The most critical part of the expansion is the beds it will add. Marshfield will go from 19 to 31 inpatient rooms.

“I would say that a lot of the pressure we felt to get phase II built was just because of the high demand,” said Dr. Michael Schaars, vice president of medical affairs.

He says since the Minocqua hospital opened in June 2020 it has treated and discharged more than 2,000 patients.

It’s been pushed to the max many times in terms of number of beds needed and not just because of COVID

“Fortunately, we don’t really have much for COVID patients right now. We’ve had zero or maybe one at the most and we’re still full,” said Schaars.

This expansion will complete a picture of health care Marshfield Clinic first started envisioning more than seven years ago.

MCHS Minocqua 3.jpg
Katie Thoresen
Sarah Omtvedt-Beck, Tressa Hastreiter, Julie Clark, Patti Kerkorian, Matthew Thomas M.D., Gordon Edwards, Ty Erickson, Michael Schaars, M.D., Michael McGill M.D., Klaus Kutschke M.D., Brent Haitt, and Rachelle Tuyls break ground on the new hospital wing for Marshfield Medical Center-Minocqua.

Back then doctors with Marshfield in Minocqua would treat patients at the clinic but would have to go across the street to Howard Young or another hospital for surgeries.

“That’s kind of opposite from a lot of other places where they might build the hospital, but they don’t have the medical staff to take care of the patients there. We were fortunate. We had the groundwork and the foundation already laid with 30 years of having physicians here,” said Dr. Schaars.

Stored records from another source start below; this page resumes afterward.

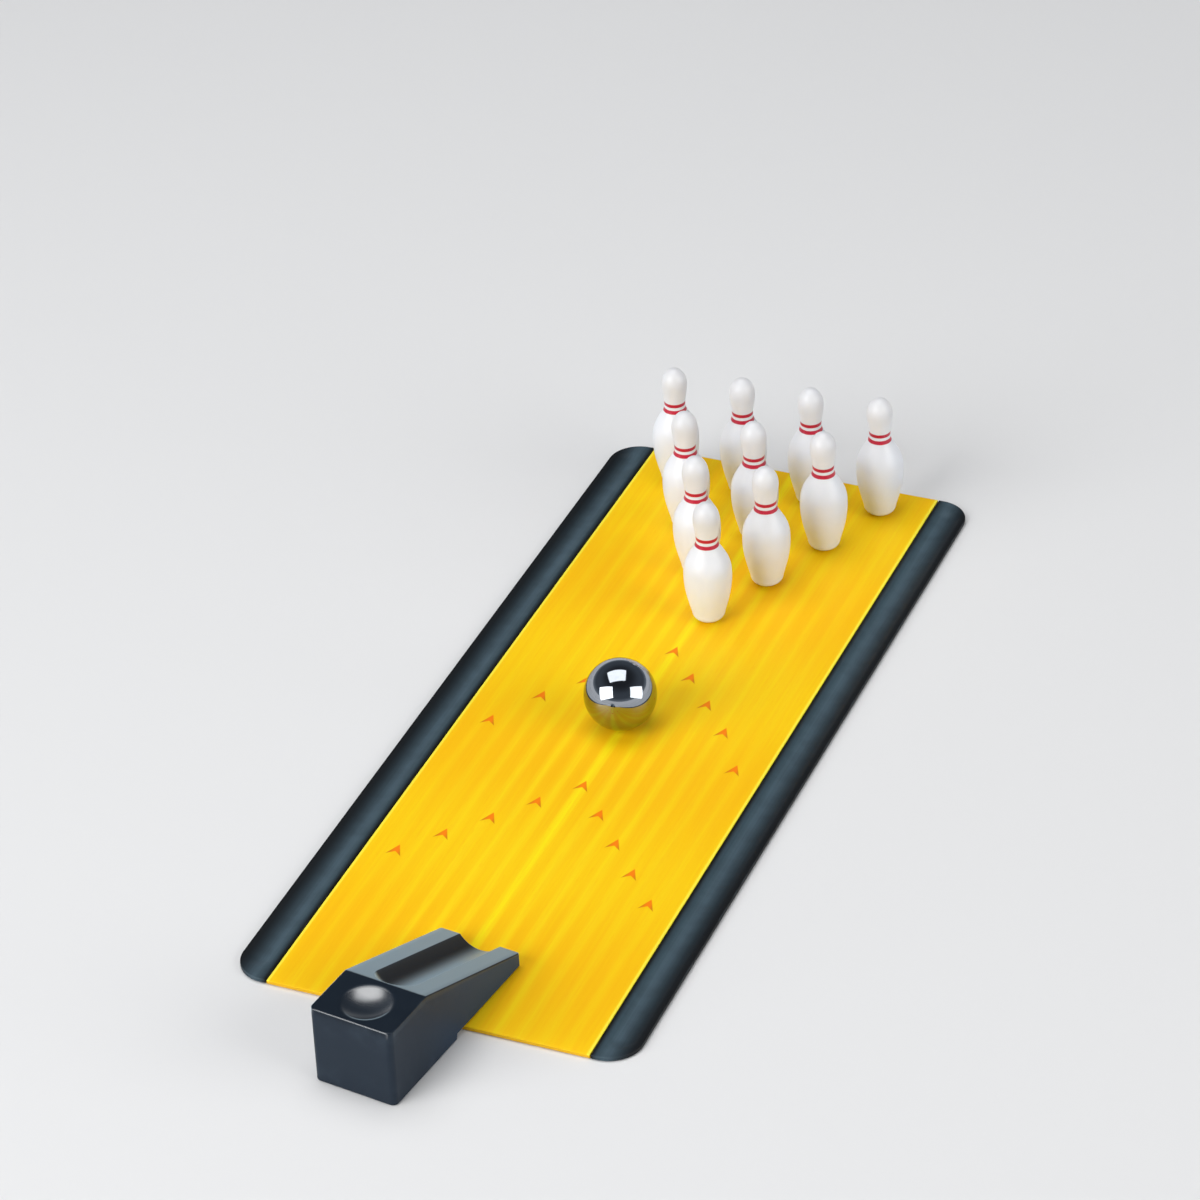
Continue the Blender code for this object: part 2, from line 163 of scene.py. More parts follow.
def two_sheet_mesh(
    name: str, upper: Array, lower: Array, marks: dict[str, tuple[Array, Array]]
) -> bpy.types.Mesh:
    """A closed solid between an upper and a lower sheet that share their outline seen from above.

    The sheets' borders are joined by a wall in five strips, whose narrow outer ones keep the wall flat.

    Args:
        name: The mesh's name.
        upper: Points of the upper sheet, rows along +Y and columns along +X.
        lower: Points of the lower sheet, on the same rows and columns.
        marks: Values on the upper and the lower sheet, by name. The wall's values follow from the name.

    Returns:
        The closed mesh.
    """
    rows, columns, _ = upper.shape
    sheet, border = rows * columns, grid_border(rows, columns)
    top, bottom = upper.reshape(-1, 3), lower.reshape(-1, 3)
    reach = bottom[border] - top[border]
    points = np.concatenate([top, bottom, *(top[border] + reach * share for share in WALL_SHARES)])
    values = {
        label: np.concatenate([above.ravel(), below.ravel(), np.repeat(WALL_VALUES[label], len(border))])
        for label, (above, below) in marks.items()
    }
    rings = np.arange(2 * sheet, len(points)).reshape(-1, len(border))
    loops = [border, *rings, sheet + border]
    quads = [grid_quads(rows, columns, 0, True), grid_quads(rows, columns, sheet, False)]
    quads += [ring_quads(below, above) for above, below in zip(loops, loops[1:])]
    return mesh_from(name, points, np.concatenate(quads).tolist(), values)


def turned_mesh(name: str, profile: Array, steps: int, centre: Array) -> bpy.types.Mesh:
    """A solid of revolution: a profile turned about a vertical axis.

    A point at angle a and profile place k lies at (radius k times cos a, radius k times sin a, height k).
    Its map holds the share of a turn and the height in metres.

    Args:
        name: The mesh's name.
        profile: Rows of (radius, height), from the top pole to the bottom pole.
        steps: Divisions of a turn.
        centre: Where the axis meets height 0.

    Returns:
        The closed mesh, with its map.
    """
    rings, around = profile[1:-1], np.arange(steps)
    count, last, after = len(rings), (len(rings) - 1) * steps, (around + 1) % steps
    angle = 2 * math.pi * around / steps
    circle = np.stack([np.cos(angle), np.sin(angle)], -1)
    shell = np.concatenate([rings[:, None, :1] * circle, np.repeat(rings[:, None, 1:], steps, axis=1)], -1)
    poles = [[0.0, 0.0, profile[0, 1]], [0.0, 0.0, profile[-1, 1]]]
    ring, step = np.meshgrid(np.arange(count - 1) * steps, around, indexing="ij")
    following = (step + 1) % steps
    corners = [ring + step, ring + steps + step, ring + steps + following, ring + following]
    quads = np.stack(corners, -1).reshape(-1, 4)
    cap = np.stack([np.full(steps, count * steps), around, after], -1)
    foot = np.stack([np.full(steps, count * steps + 1), last + after, last + around], -1)
    faces = quads.tolist() + cap.tolist() + foot.tolist()
    mesh = mesh_from(name, np.concatenate([shell.reshape(-1, 3), poles]) + centre, faces)
    turns = [
        np.stack([step, step, step + 1, step + 1], -1),
        np.stack([around + 0.5, around, around + 1], -1),
        np.stack([around + 0.5, around + 1, around], -1),
    ]
    turn = np.concatenate([part.ravel() for part in turns])
    heights = np.concatenate([np.repeat(rings[:, 1], steps), profile[[0, -1], 1]])
    rise = heights[np.concatenate([quads.ravel(), cap.ravel(), foot.ravel()])]
    layer = mesh.uv_layers.new(name=TURNING_MAP)
    layer.data.foreach_set("uv", np.stack([turn / steps, rise], -1).astype(np.float32).ravel())
    return mesh


def outward(mesh: bpy.types.Mesh) -> bpy.types.Mesh:
    """Turns a mesh's faces outwards, judged by the sign of the volume that they close in.

    Args:
        mesh: A closed mesh whose faces agree with each other.

    Returns:
        The same mesh.
    """
    mesh.calc_loop_triangles()
    points = np.zeros(len(mesh.vertices) * 3)
    mesh.vertices.foreach_get("co", points)
    corners = np.zeros(len(mesh.loop_triangles) * 3, dtype=np.int32)
    mesh.loop_triangles.foreach_get("vertices", corners)
    a, b, c = points.reshape(-1, 3)[corners.reshape(-1, 3)].transpose(1, 0, 2)
    if np.einsum("ij,ij->i", a, np.cross(b, c)).sum() < 0:
        mesh.flip_normals()
    return mesh


# Shader graphs and finishes


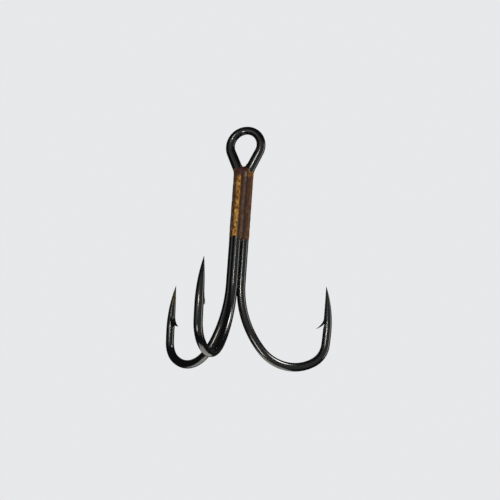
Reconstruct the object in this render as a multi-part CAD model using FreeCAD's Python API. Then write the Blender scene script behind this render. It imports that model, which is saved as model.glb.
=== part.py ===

Doctor’s like urologist Matthew Thomas, who has been with Marshfield for 17 years, says having everything on one campus have improved how treats his patients.

He no longer has to run back and forth, sometimes literally, and often at the cost of patient appointments.

Thomas believes this expansion will only add to the improved care.

“We’ll be able to care for our patients and the members of our community within our community,” said Thomas.